Quando chegaram aos portões do anfiteatro, foram obrigados a vestir trajes pagãos: Sátiro, Revogado e Saturnino como sacerdotes do deus Saturno e Perpétua e Felicidade como sacerdotisas do deus Ceres. Perpétua recusou-se: “A razão pela qual viemos por nossa livre vontade foi para que nossa liberdade não fosse violada. Oferecemos nossa vida para que vós não nos imporíeis nada. Tínhamos um acordo com vós!” O ímpio juiz reconheceu a justiça, e permitiu que adentrassem a arena com suas roupas. Perpétua adentrou cantando os Salmos, enquanto Sátiro, Revogado e Saturnino alertavam a multidão do Juízo de Deus. Na presença de Hilarião, o procurador, disseram através de gestos: “O que condenardes, Ele há de condenar-te.”

A multidão enfureceu-se, e exigiram que fossem flagelados pelos torturadores. E os mártires deram graças a Deus por poderem participar de Seus Sofrimentos; Ele quem dissera “Pedi e recebereis” (João 16:24) lhes deu, conforme pediram, o padecimento que cada um havia desejado. Em seguida, Saturnino e Revogado tiveram que enfrentar um leopardo. Não sendo derrotados, foram amarrados num tablado para serem feridos até a morte por um urso, e assim entregaram suas almas a Cristo. Sátiro, por sua vez, foi amarrado a um javali, o qual acabou matando um torturador logo que foi solto e não arrastou Sátiro de forma que ele se ferisse. Então, amarraram-no e abriram a jaula do urso, mas este recusou-se a sair dela. Por isso, Sátiro foi levado de volta à cela sem ferimentos.

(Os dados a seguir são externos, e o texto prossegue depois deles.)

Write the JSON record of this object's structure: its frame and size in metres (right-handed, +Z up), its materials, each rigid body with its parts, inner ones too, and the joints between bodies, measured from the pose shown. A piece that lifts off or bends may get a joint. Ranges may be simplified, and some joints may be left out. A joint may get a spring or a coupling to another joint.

O uso deste animal na arena era inédito até então, mas assim foi para que Hilarião rivalizasse-as em seu sexo: as duas jovens tiveram que lidar com uma vaca. Ambas haviam sido despidas no torso, mas como Felicidade havia acabado de amamentar, as autoridades cobriram-nas com túnicas. A vaca começou a atacar Perpétua, que ao final caiu já com seu manto rasgado. Como a viúva preocupava-se mais com a decência do que com a dor, rapidamente ajeitou seus trapos para que cobrissem seu quadril. Amarrou também seus cabelos despenteados, para que não a dessem uma aparência de luto, mas sim de glória. Quando viu, Felicidade estava ferida e contorcida no chão com os golpes que a vaca lhe deu. Rapidamente correu à companheira, levantou-a e ambas ficaram juntas uma da outra. O ânimo dos espectadores apaziguou-se, e as duas foram chamadas à cela novamente.

Na era de São Zeferino, Papa de Roma.

Notas

  1. Os manuscritos mencionam o nome do bispo como sendo Optato. De fato, Santo Optato foi Bispo de Milevo na África, há menos de quatrocentos quilômetros de Cartago, porém no final do século IV, centenas de anos após o martírio de Santa Perpétua e seus companheiros. Santo Optato foi um fiel defensor da Ortodoxia que, juntamente com Santo Agostinho, Bispo de Hipona (390–430), distinguiu-se por seus escritos contra a heresia donatista, que posteriormente levou a um cisma na Sé de Cartago até a queda da África ao islã no século VII. Por conta disso, é provável que seu nome tenha sido usado como uma metonímia à Igreja de Cartago.

Referências

  • São Nicodemos, o Hagiorita (1819). Sinaxário dos doze meses do ano. Tomo segundo.